I remember sitting in a park on my birthday when my girlfriend of 3-4 years told me that if we hadn’t lost our child she would’ve taken it and moved to North Carolina. She knew I wasn’t happy, she knew I wasn’t ready to be a father. That was my birthday present that year. I remember getting the call that my dad died. They found him 2 weeks after he died. I remember being scared as hell that I was gonna end up like him. I was already well on my way. Retreating into myself. Abusing whatever I could get my hands on.

I was living like a ghost. Living in this trailer that I couldn’t believe was still standing. I’d go to work, get drunk, get high, barely eat. Get up and repeat the whole thing over and over.

I imagine pulling yourself from that was hard, if that word could really do it justice.

I’m lucky I did. I remember my mom coming over and hugging me and sobbing. Getting her tears all over my shirt. Holding onto the person who barely looked like her son. I’ve never seen her like that. Telling me she didn’t want me to kill myself. It was a wake up call really. I’m ashamed of everything from back then.

Have you found your way back?

Slowly but surely, man. I’m making an effort!

What is next for the rejuvenating Matt Finney?

I feel better than I have in years. Getting this album finished, releasing something on The Flenser (still not quite sure this isn’t a dream or an elaborate prank from somebody), already starting work on the next album with Oleg. Just staying busy, That’s when I’m at my best. I can’t handle free time, obviously.

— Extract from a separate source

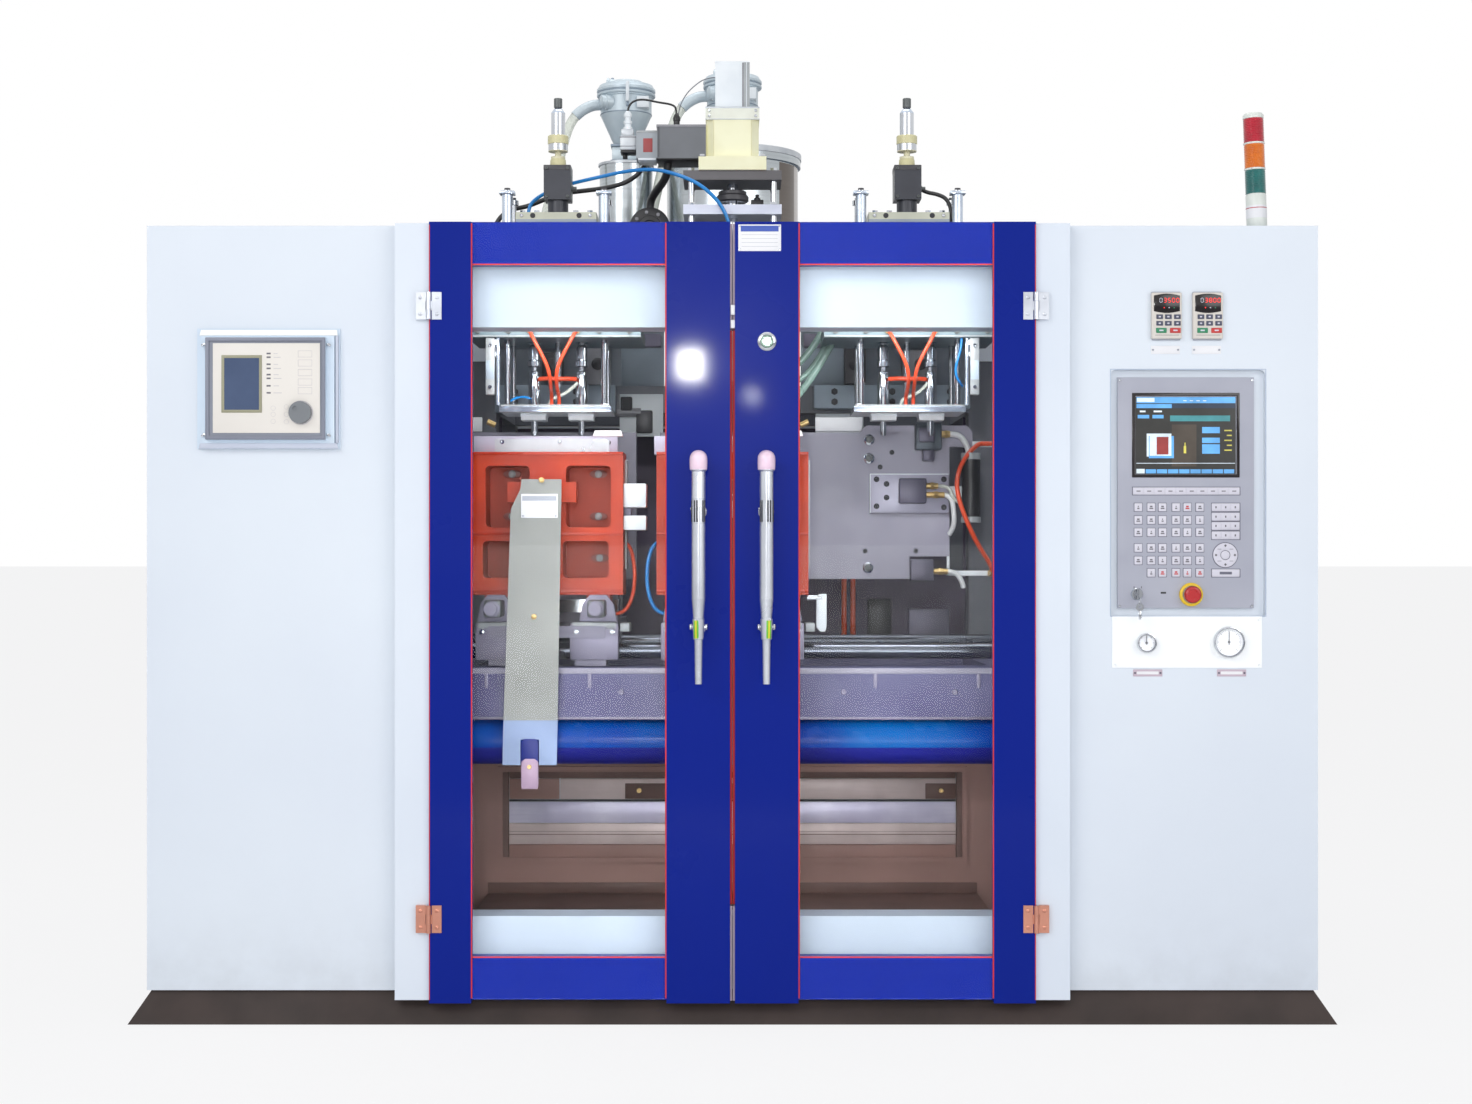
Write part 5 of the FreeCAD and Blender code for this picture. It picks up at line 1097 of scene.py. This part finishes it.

I’m hoping for the best for you, man. It’s good to see you active and positive again.

Thanks brother. It means a ton.

About the album:

“Heinali and Matt Finney are a transcontinental avant-garde electronic music project consisting of Ukranian composer Oleg Shpudeiko (Heinali) and Alabama-based spoken word poet Matt Finney. Their new album, How We Lived (their first for The Flenser), sees the duo return with their first release since 2011. Like their prior collaborations, Heinali provides a lush, foreboding soundtrack to Matt Finney’s bleak narrations, but How We Lived demonstrates a more considered approach. The result is four long tracks which are denser and more cogent than anything they’ve released in the past. Matt Finney provides his most intimate and harrowing words to date, evoking the type anguish and enmity that only someone who has probed the depths of despair can.

The duo first met online in 2010 and immediately began collaborating on their first EP. From there they established a prolific working relationship, recording and releasing a series of albums and EPs over the next two years. After the release of 2011’s Ain’t No Nighte, Matt Finney found himself in a bad place. A series of misfortunes, including familial illness, the death of his biological father, a miscarriage, and the failed release of their follow up album, drove him to drugs and alcohol. For the next two years he lived in a trailer as far away from society as he could get, where he languished in misery and rage. He gave up writing and human contact entirely. Eventually, his head cleared enough for him to realize how much his past work with Heinali had helped him deal with life’s seemingly endless disappointments, and he emerged from his self-imposed exile eager to feel that catharsis again. The duo reconnected and began collaborating on new material. How We Lived is the result of those missing years.”